What happens
Young Lucius flees from Lavinia through Titus's garden. When Marcus and Titus arrive, they realize Lavinia is chasing the boy to show them something. Titus discovers she has knocked over books and is frantically turning pages. He recognizes Ovid's Metamorphoses and understands: Lavinia is pointing to the story of Philomela, another rape victim whose tongue was cut out. Using the sand and a stick, Lavinia writes the names of her rapists—Chiron and Demetrius—revealing the truth at last.
Why it matters
This scene marks the crucial turning point where Lavinia recovers a form of voice and agency through literature. Until now, she has been voiceless and powerless—a living object of mutilation. The discovery of the Metamorphoses is not accidental; it is a deliberate act of reading and communication. Lavinia's gestures become a language. By guiding the pages to Philomela's story, she claims a literary predecessor—another silenced rape victim who found a way to testify through art. The parallel is exact and devastating. Titus, watching his daughter 'quote the leaves,' recognizes that she is not merely reading but reading herself into the text, collapsing the distance between mythology and her own body.

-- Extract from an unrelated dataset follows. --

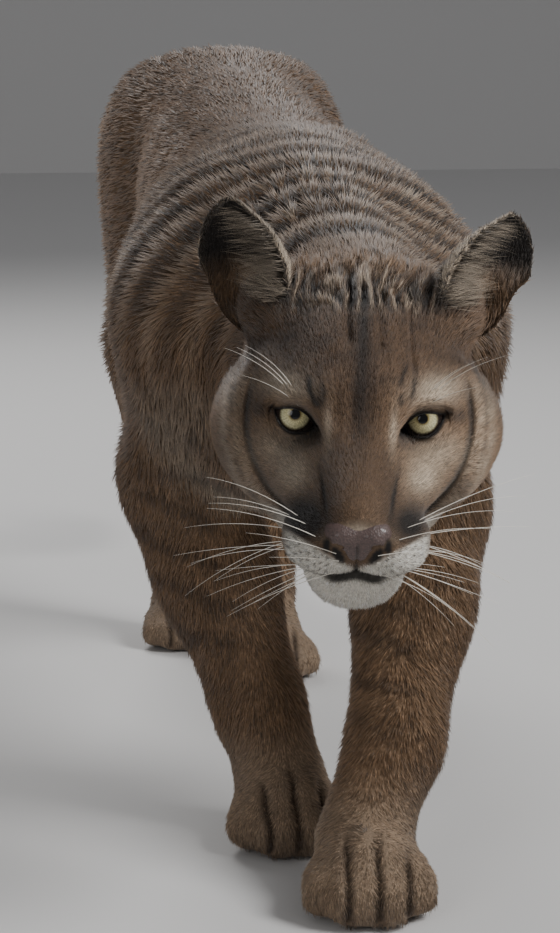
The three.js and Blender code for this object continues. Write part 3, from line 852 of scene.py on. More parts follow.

The scene demonstrates Shakespeare's radical idea that when speech fails, literature becomes the avenue to justice. Lavinia cannot accuse her rapists with her tongue, but she can point to a myth that names her crime and, through that pointing, become an interpreter of her own story. The sand-writing that follows—Chiron, Demetrius—is not mere naming; it is the recovery of testimony. What makes this scene unbearable is the recognition that this fragile recovery of voice depends entirely on the accident of having books nearby and a boy who can read. Lavinia's agency is real but contingent, a thin thread of meaning woven through her mutilation. Yet it is enough to set the final revenge in motion.